The winning cocktail came, somewhat unexpectedly, from Fort Defiance in Brooklyn, not a bar known for the drink. Owner St. John Frizell used two ounces of Denizen Aged White Rum, three-quarters of an ounce of lime juice, a half-ounce of grapefruit juice, a quarter-ounce of Luxardo maraschino and three-eights of an ounce of 1:1 simple syrup. Perhaps a key to Frizell’s victory was his habit of including a small piece of grapefruit peel in the mixing tin when shaking, the so-called “regal shake.” The judges found the drink tart, bright and light-bodied, with just a hint of vanilla lurking in the background.

Second place went to a very different, but almost equally enjoyed specimen from Jelani Johnson of Clover Club in Brooklyn. The selection of Owney’s Original Rum, a local Brooklyn product which Johnson helps distill, led to a drink that was noticeably creamy, with a big vanilla note. The rest of the blend asked for three-quarters of an ounce of lime juice, a half-ounce grapefruit juice, half an ounce of rich cane syrup (2:1), and a quarter-ounce Luxardo maraschino liqueur. The panelists noted that it was not quite what you’d expect when ordering a Hemingway Daiquiri, but they couldn’t deny its appeal.

Coming in third was Erick Castro of Polite Provisions in San Diego, whose recipe included a two-ounce shot of a rum blend comprising Caña Brava three-year-old and rhum agricole.

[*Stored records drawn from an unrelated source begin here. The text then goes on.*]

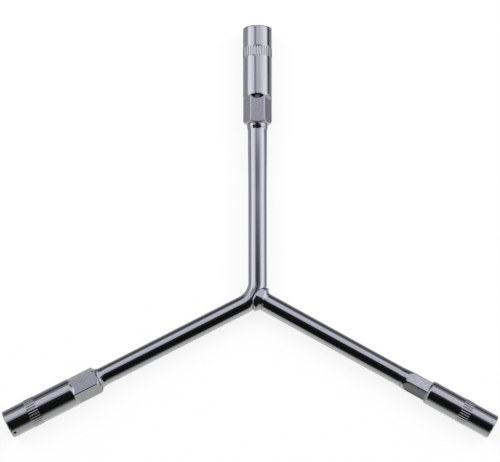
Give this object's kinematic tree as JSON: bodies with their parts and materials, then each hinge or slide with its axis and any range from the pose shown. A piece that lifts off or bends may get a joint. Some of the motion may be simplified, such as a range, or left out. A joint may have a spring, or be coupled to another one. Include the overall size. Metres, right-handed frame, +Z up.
{
  "type": "y wrench",
  "caption": "Chrome-plated Y-shaped socket wrench: a bent rod and a welded branch rod, each end with a hex-shank socket.",
  "frame": {"origin": "under the middle of the wrench's box, on the plane that it lies on", "axes": "+Z up as the wrench lies flat, +Y along the upper arm, +X to the right, in the plane of the three arms"},
  "size_m": [0.3148, 0.2682, 0.0192],
  "materials": {
    "rod_chrome": "bright chrome plate on drawn bar",
    "socket_chrome": "bright chrome on the turned body, satin on the hexagon flats",
    "weld_chrome": "chrome plate over dressed weld metal, slightly rippled"
  },
  "bodies": {
    "root": {"main_rod": "rod_chrome", "branch_rod": "rod_chrome", "junction_weld": "weld_chrome", "upper_socket": "socket_chrome", "left_socket": "socket_chrome", "right_socket": "socket_chrome", "upper_socket_weld": "weld_chrome", "left_socket_weld": "weld_chrome", "right_socket_weld": "weld_chrome"}
  },
  "joints": []
}
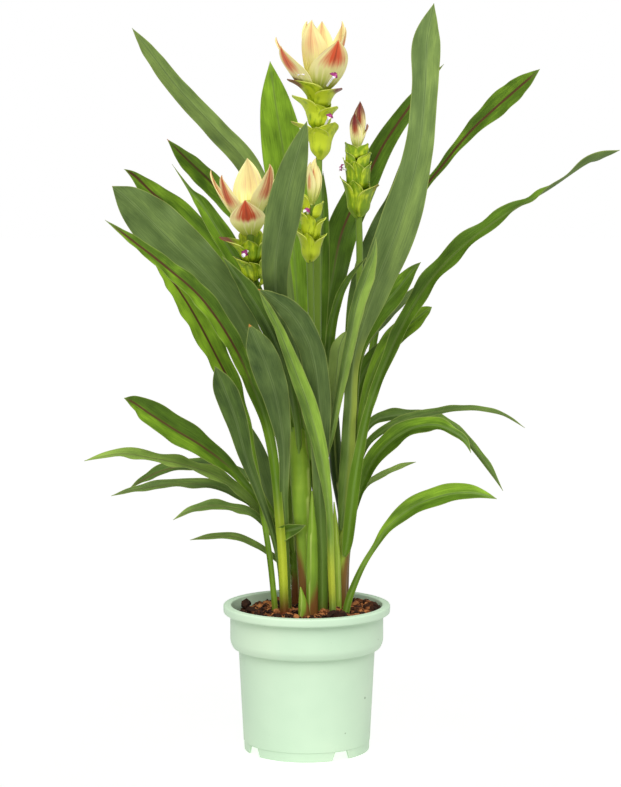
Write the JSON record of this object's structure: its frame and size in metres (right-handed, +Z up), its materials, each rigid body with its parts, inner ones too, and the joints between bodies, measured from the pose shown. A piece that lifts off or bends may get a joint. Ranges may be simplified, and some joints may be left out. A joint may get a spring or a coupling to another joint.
{
  "type": "potted siam tulip",
  "caption": "Siam tulip plant with lance-shaped leaves and pine-cone flower heads in a mint-green nursery pot, standing on a flat foot ring",
  "frame": {"origin": "centre of the pot's foot ring, on the surface it stands on", "axes": "+Z up, -Y to the front of the plant as pictured, +X to its right"},
  "size_m": [0.3654, 0.2122, 0.5265],
  "materials": {
    "pot_plastic": "satin injection-moulded, mint green",
    "peat": "rough, dark brown with fibres",
    "stem_olive": "satin, olive with a brown foot",
    "leaf_green": "satin, grey-green below, dark green above with a brown stripe",
    "leaf_bright": "satin, yellow-green",
    "bract_lime": "satin, lime with brown tips",
    "coma_cream": "matt, cream-yellow with orange-red tips"
  },
  "bodies": {
    "root": {"pot": "pot_plastic", "soil": "peat", "stem_main": "stem_olive", "stem_middle": "stem_olive", "stem_right": "stem_olive", "stem_back_left": "stem_olive", "stem_back_middle": "stem_olive", "stem_back_right": "stem_olive", "sheath_front": "stem_olive", "sheath_right": "stem_olive", "sprout": "stem_olive", "flower_top_bracts": "bract_lime", "flower_top_coma": "coma_cream", "flower_left_bracts": "bract_lime", "flower_left_coma": "coma_cream", "flower_middle_bracts": "bract_lime", "flower_middle_coma": "coma_cream", "flower_right_bracts": "bract_lime", "flower_right_coma": "coma_cream", "leaf_l01": "leaf_green", "leaf_l02": "leaf_green", "leaf_l03": "leaf_green", "leaf_l04": "leaf_green", "leaf_l05": "leaf_green", "leaf_l06": "leaf_green", "leaf_l07": "leaf_bright", "leaf_l08": "leaf_green", "leaf_l09": "leaf_green", "leaf_l10": "leaf_green", "leaf_l11": "leaf_green", "leaf_l12": "leaf_green", "leaf_l13": "leaf_green", "leaf_l14": "leaf_green", "leaf_l15": "leaf_green", "leaf_l16": "leaf_green", "leaf_c01": "leaf_green", "leaf_c02": "leaf_bright", "leaf_c03": "leaf_green", "leaf_c04": "leaf_green", "leaf_c05": "leaf_bright", "leaf_c07": "leaf_green", "leaf_c08": "leaf_green", "leaf_c10": "leaf_green", "leaf_c11": "leaf_green", "leaf_r01": "leaf_green", "leaf_r02": "leaf_green", "leaf_r03": "leaf_green", "leaf_r04": "leaf_green", "leaf_r05": "leaf_green", "leaf_r06": "leaf_green", "leaf_r07": "leaf_green", "leaf_r08": "leaf_green", "leaf_r09": "leaf_green", "leaf_r10": "leaf_bright", "leaf_r11": "leaf_bright", "leaf_r12": "leaf_green", "leaf_r13": "leaf_green", "leaf_r14": "leaf_green", "leaf_r15": "leaf_green", "leaf_r16": "leaf_green"}
  },
  "joints": []
}
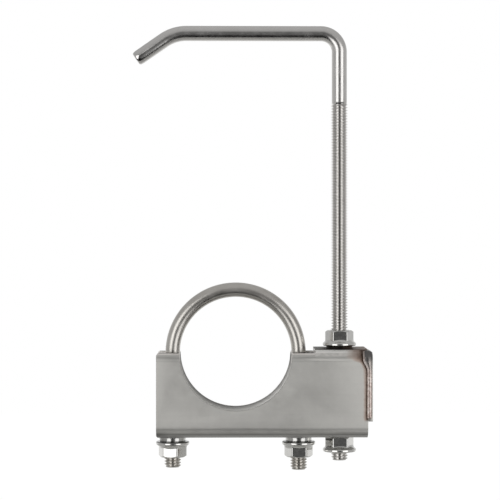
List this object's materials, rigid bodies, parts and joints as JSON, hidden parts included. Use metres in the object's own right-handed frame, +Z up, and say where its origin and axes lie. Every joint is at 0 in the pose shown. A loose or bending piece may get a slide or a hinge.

Otherwise, the measurements in Castro’s recipe nearly mirrored those of the other two winning drinks: three-quarters of an ounce lime juice, a half-ounce grapefruit juice, half an ounce of simple syrup and a quarter-ounce Luxardo maraschino liqueur. This suggested that, while the formula for a classic Hemingway Daiquiri may be somewhat indeterminate, there is a by-now accepted sweet spot out there. Just not too sweet, please.